Regulatory criteria that do not account for the key factors affecting metal bioavailability could be greatly over- or under-protective of the aquatic life uses that they are intended to protect. Over-protectiveness can result in extensive effort and cost to manage a problem that does not exist, while under-protectiveness can result in unacceptable risk of detrimental effects on the aquatic community.

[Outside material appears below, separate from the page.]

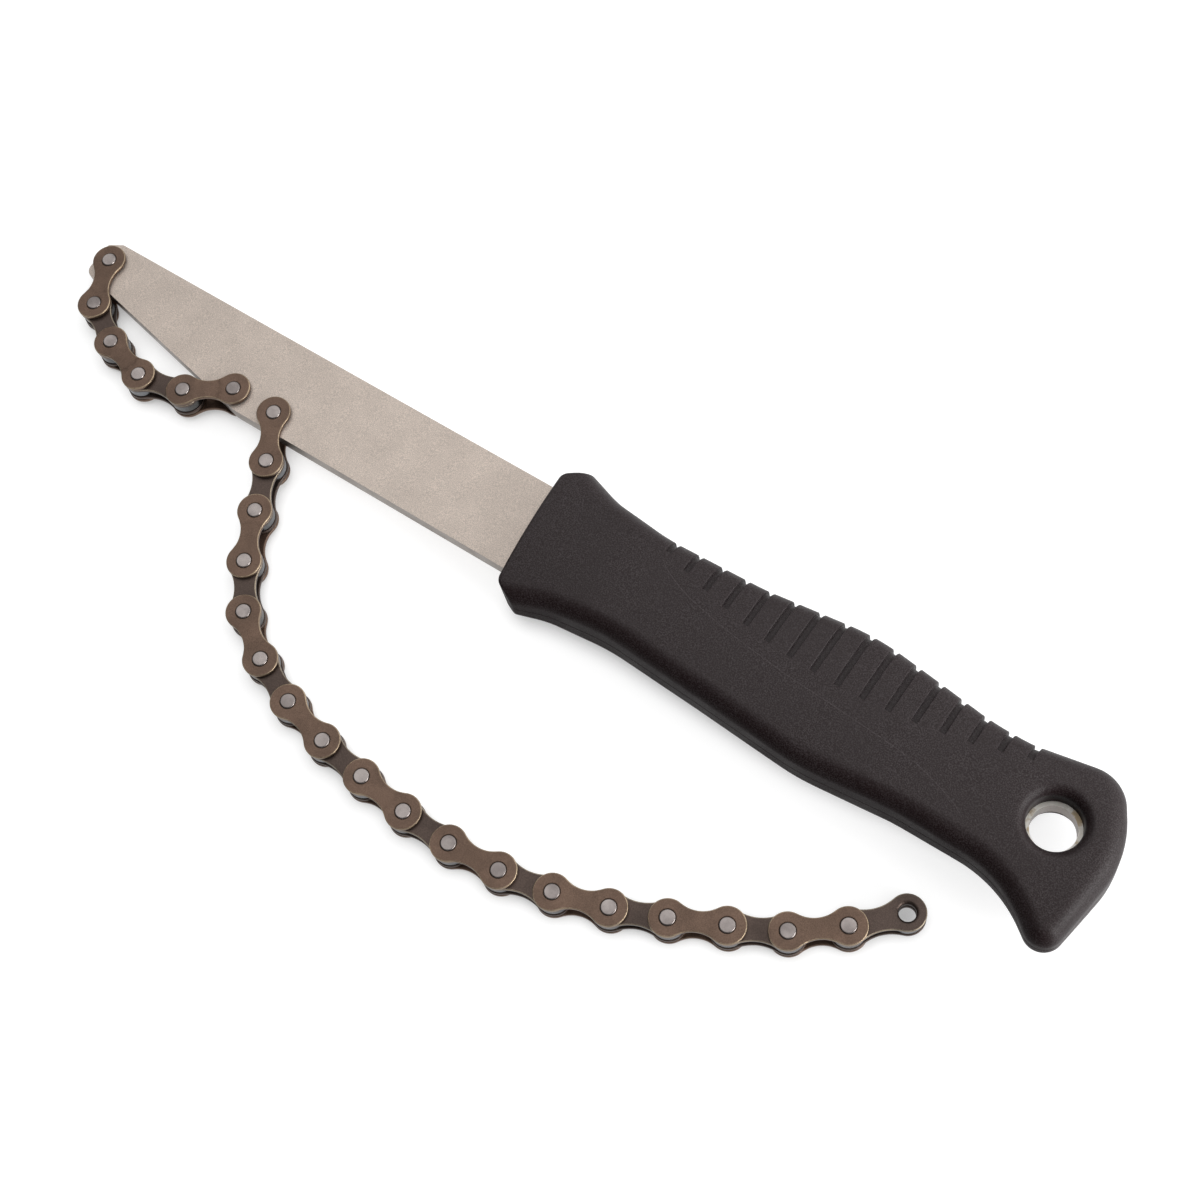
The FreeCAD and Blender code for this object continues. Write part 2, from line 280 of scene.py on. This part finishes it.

Properly accounting for metal bioavailability is critical to reduce uncertainty in any metals risk assessment or site-specific water quality evaluation, including the development of National Pollutant Discharge Elimination System (NPDES) permits and total maximum daily loads (TMDLs) in the United States. Members of Windward were early collaborators in the development of a tool called the Biotic Ligand Model (BLM), which allows for mechanistic predictions of bioavailability and toxicity for several metals. We are actively involved in the ongoing development of BLMs for additional metals, as well as for metal mixtures. We have extensive experience in the application of metal BLMs in support of proposed ambient water quality criteria (AWQC) updates for both the US Environmental Protection Agency (EPA) and individual states, site-specific assessments, and evaluations of whether criteria are protective against toxicity endpoints of concern for threatened and endangered species.